Suddenly, a large group of customers orders 100 coffees:
for (int index = 0; index < 100; ++index) {
customThreadPool.submitTask(new Task("Task -- " + index));
}Here's how the threads handle this surge:
- The 10 worker threads immediately take the first 10 orders and start processing them.
- Each task sleeps for 5 seconds (
Thread.sleep(5000)) to simulate making a coffee. - The remaining 90 tasks wait in the
LinkedBlockingQueue. - As soon as a worker thread completes a task, it automatically grabs the next one from the front of the queue using `taskQueue.take()` and continues working.
customThreadPool.shutdown();The manager sets isShutDownInitiated to true. This stops any new orders from being accepted. However, because our worker loops check while (!isShutDownInitiated || !taskQueue.isEmpty()), the baristas continue making all the remaining coffees that are already queued up. Once the queue is empty, they exit the loop and the threads shut down cleanly.

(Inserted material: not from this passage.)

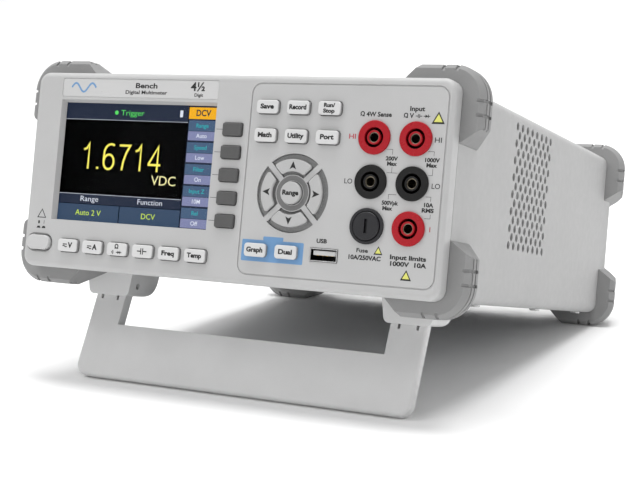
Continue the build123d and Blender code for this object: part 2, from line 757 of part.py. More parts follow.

Custom Thread Pool Java Implementation
Here is the full Java source code showing how to build this custom thread pool, worker threads, and queue management from scratch:
package io.practise.accolite;
import java.util.concurrent.BlockingQueue;
import java.util.concurrent.LinkedBlockingQueue;
import java.util.concurrent.atomic.AtomicBoolean;
public class CustomThreadPool {
private static final int CAPACITY = 10;
private BlockingQueue<Runnable> allThreads;
private final AtomicBoolean isShutDownInitiated;
private static CustomThreadPool customThreadPoolInstance;
private final Thread[] workers;
private CustomThreadPool(boolean isShutdownInitiated) {
this.isShutDownInitiated = new AtomicBoolean(isShutdownInitiated);
this.allThreads = new LinkedBlockingQueue<>(CAPACITY);
this.workers = new Thread[CAPACITY];
for (int index = 0; index < CAPACITY; ++index) {
workers[index] = new Worker(allThreads, isShutDownInitiated);
workers[index].start();
}
}
public static CustomThreadPool getInstance(boolean isShutdownInitiated) {
if (customThreadPoolInstance == null) {
customThreadPoolInstance = new CustomThreadPool(isShutdownInitiated);
}
return customThreadPoolInstance;
}
public void submitTask(Runnable task) {
if (!isShutDownInitiated.get()) {
allThreads.add(task);
}
}
public void shutdown() {
isShutDownInitiated.set(true);
for (Thread worker : workers) {
worker.interrupt();
}
}
public static void main(String[] args) {
CustomThreadPool customThreadPool = CustomThreadPool.getInstance(false);
for (int index = 0; index < 100; ++index) {
Task task = new Task("Task -- " + index);
customThreadPool.submitTask(task);
}
customThreadPool.shutdown();
}
}
class Worker extends Thread {
private final BlockingQueue<Runnable> taskQueue;
private final AtomicBoolean isShutDownInitiated;
public Worker(BlockingQueue<Runnable> taskQueue, AtomicBoolean isShutDownInitiated) {
this.taskQueue = taskQueue;
this.isShutDownInitiated = isShutDownInitiated;
}
@Override
public void run() {
while (isShutDownInitiated.get() != true || !taskQueue.isEmpty()) {
try {
Runnable task = taskQueue.take();
task.run();
} catch (InterruptedException e) {
if (isShutDownInitiated.get()) {
Thread.currentThread().interrupt();
break;
}
}
}
}
}
class Task implements Runnable {
private String taskName;
public Task(String task) {
this.taskName = task;
}
@Override
public void run() {
System.out.println("Task started !! " + taskName);
try {
Thread.sleep(5000);
} catch (InterruptedException e) {
Thread.currentThread().interrupt();
}
System.out.println("Task Ended -- " + taskName);
}
}Conclusion
Creating custom thread pools allows you to grasp the core architecture that makes Java's ExecutorService so powerful under the hood. By utilizing blocking queues and permanent worker loops, thread pools balance high workload demands without blowing up memory footprints or wasting CPU cycles on thread allocation lifecycle costs!